Question

Effect of different sample sizes on p-value

0

Entering edit mode

3.6 years ago

c_u ▴ 530

Hello,

I have created the following figure. enter image description here

I have a pretty significant p-value comparing the two groups. The two samples are basically just a list of numbers that are genome sizes. I am sure the high samples sizes has a role to play in how significant the p-value is. I have the following two questions, the second question being the main one -

Should I perform any kind of multiple correction here? I would think not, since I am doing just one test
Is it problematic that the two sample sizes are different? I know if one was 5 and the other 5000, that would not be a very powerful test, but in this case (or a case with similar numbers) would it lead to spurious p-values?

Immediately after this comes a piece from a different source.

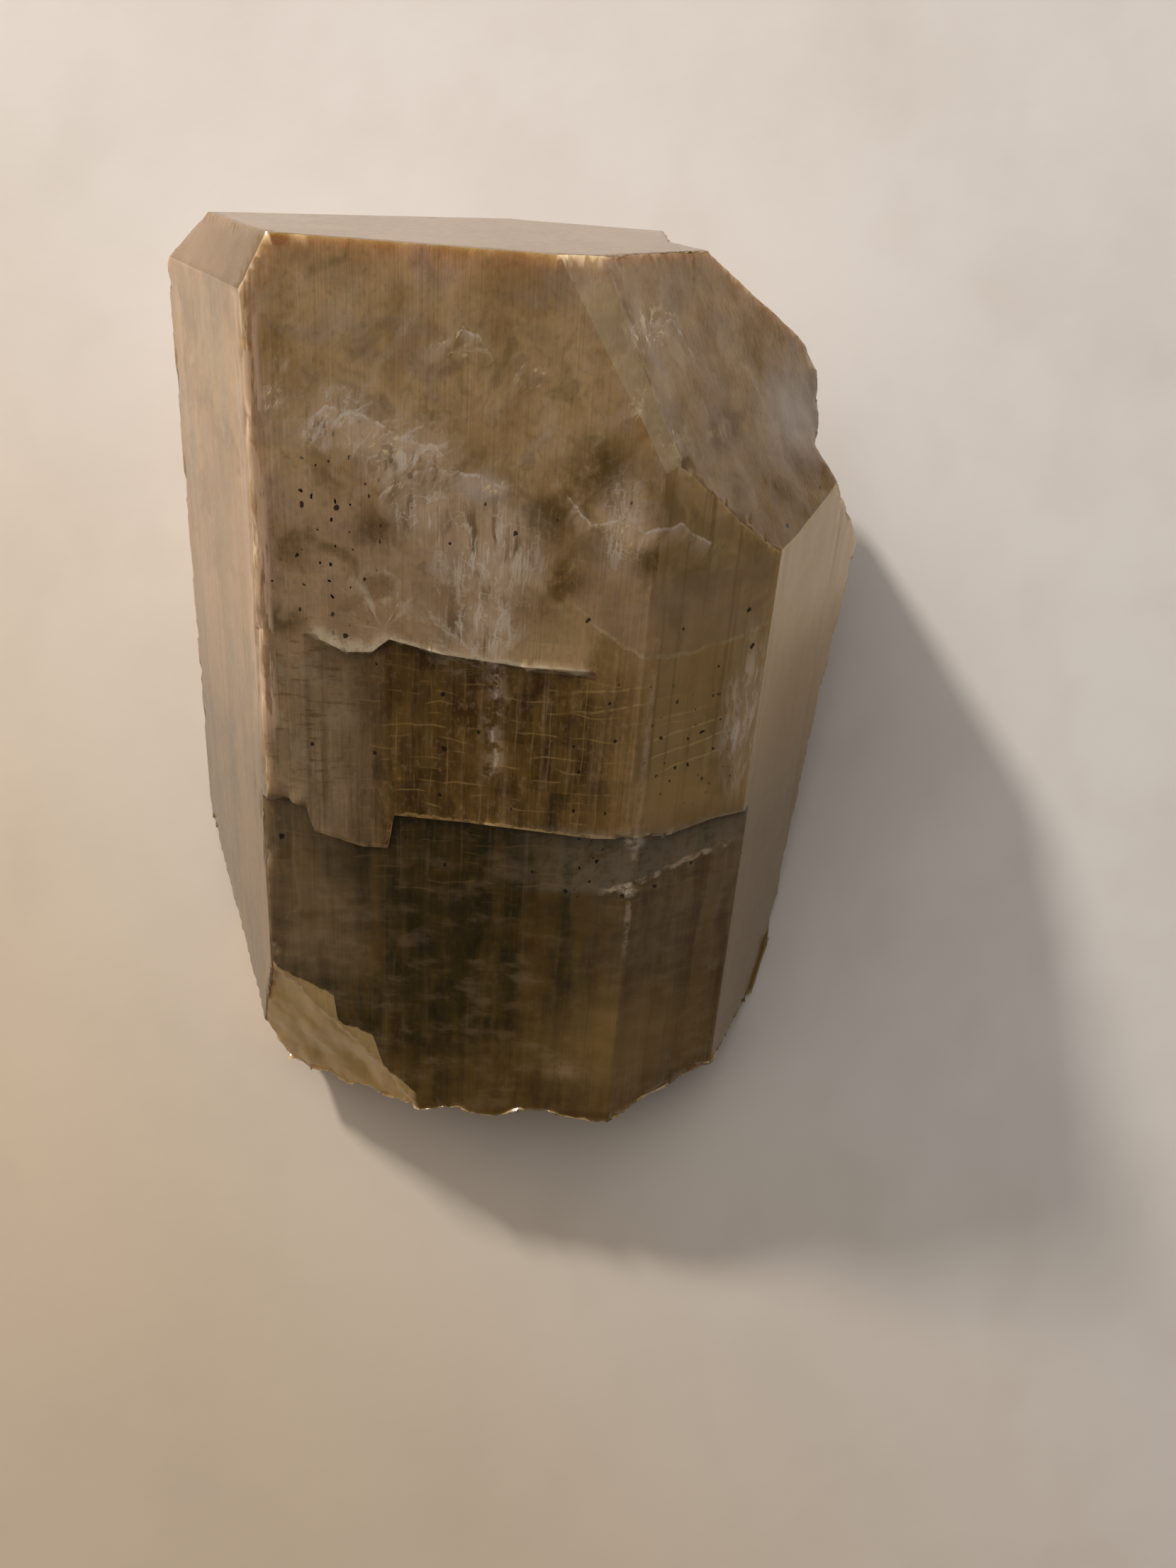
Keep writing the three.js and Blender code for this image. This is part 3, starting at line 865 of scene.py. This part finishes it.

If it would, I can take a random subsample from 'source 2' of 341 datapoints, to make them equal.

Thank you

statistics conceptual • 964 views

ADD COMMENT • link 3.6 years ago by c_u ▴ 530

score 2 · Answer 1 · 2021-08-18

The larger your sample size the more statistical power you will tend to have, meaning you can detect differences with smaller magnitudes. The question you should ask alongside the calculation of a p-value is what magnitude difference is biologically meaningful. For example, if you have a significant p-value but an average difference in genome size of 1 kb I don't suspect that it's biologically interesting.

Going back to your test choice, your test should reflect the parameter that interests you the most. For example, a KS test is sensitive to distribution shape, so you could have the case of identical means but a significant p-value, the conclusion of which might not be terribly interesting or relevant to your question. Just make sure the test used is in line with your parameter of interest.